┌──

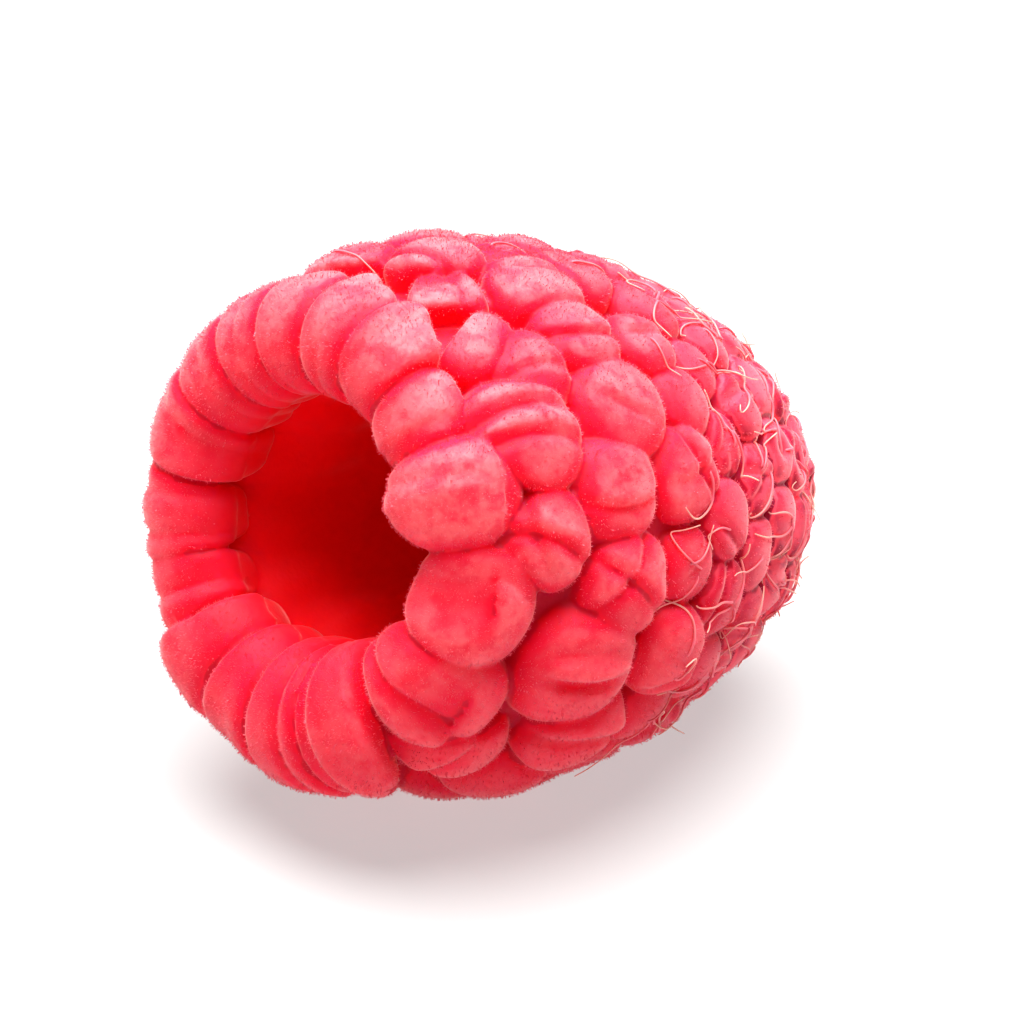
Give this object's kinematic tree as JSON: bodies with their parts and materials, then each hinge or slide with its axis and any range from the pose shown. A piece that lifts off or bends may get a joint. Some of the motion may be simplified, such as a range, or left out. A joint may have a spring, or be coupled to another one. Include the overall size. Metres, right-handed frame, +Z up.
{
  "type": "raspberry",
  "caption": "Ripe raspberry picked off its stalk, lying on its side: a hollow thimble of small rounded drupelets with an open mouth.",
  "frame": {"origin": "bottom centre of the fruit's box, on the surface that it lies on", "axes": "+Z up; -Y is where the open mouth faces, a little upwards; +Y is where the blunt tip points"},
  "size_m": [0.0206, 0.0252, 0.0204],
  "materials": {
    "flesh": "soft downy fruit skin"
  },
  "bodies": {
    "root": {"raspberry": "flesh"}
  },
  "joints": []
}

└──

### Problem description
Go through the material above line by line and copy it exactly.

### Output of the exercise
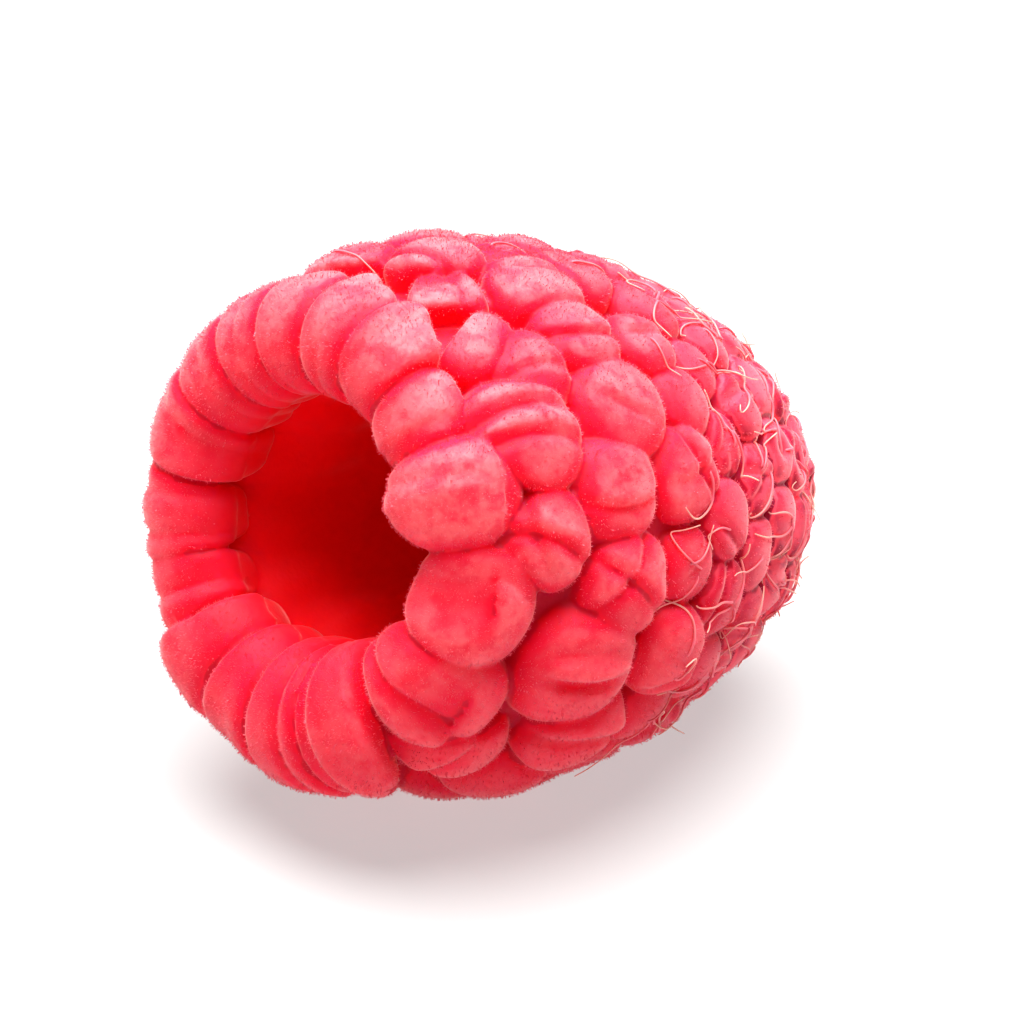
Give this object's kinematic tree as JSON: bodies with their parts and materials, then each hinge or slide with its axis and any range from the pose shown. A piece that lifts off or bends may get a joint. Some of the motion may be simplified, such as a range, or left out. A joint may have a spring, or be coupled to another one. Include the overall size. Metres, right-handed frame, +Z up.
{
  "type": "raspberry",
  "caption": "Ripe raspberry picked off its stalk, lying on its side: a hollow thimble of small rounded drupelets with an open mouth.",
  "frame": {"origin": "bottom centre of the fruit's box, on the surface that it lies on", "axes": "+Z up; -Y is where the open mouth faces, a little upwards; +Y is where the blunt tip points"},
  "size_m": [0.0206, 0.0252, 0.0204],
  "materials": {
    "flesh": "soft downy fruit skin"
  },
  "bodies": {
    "root": {"raspberry": "flesh"}
  },
  "joints": []
}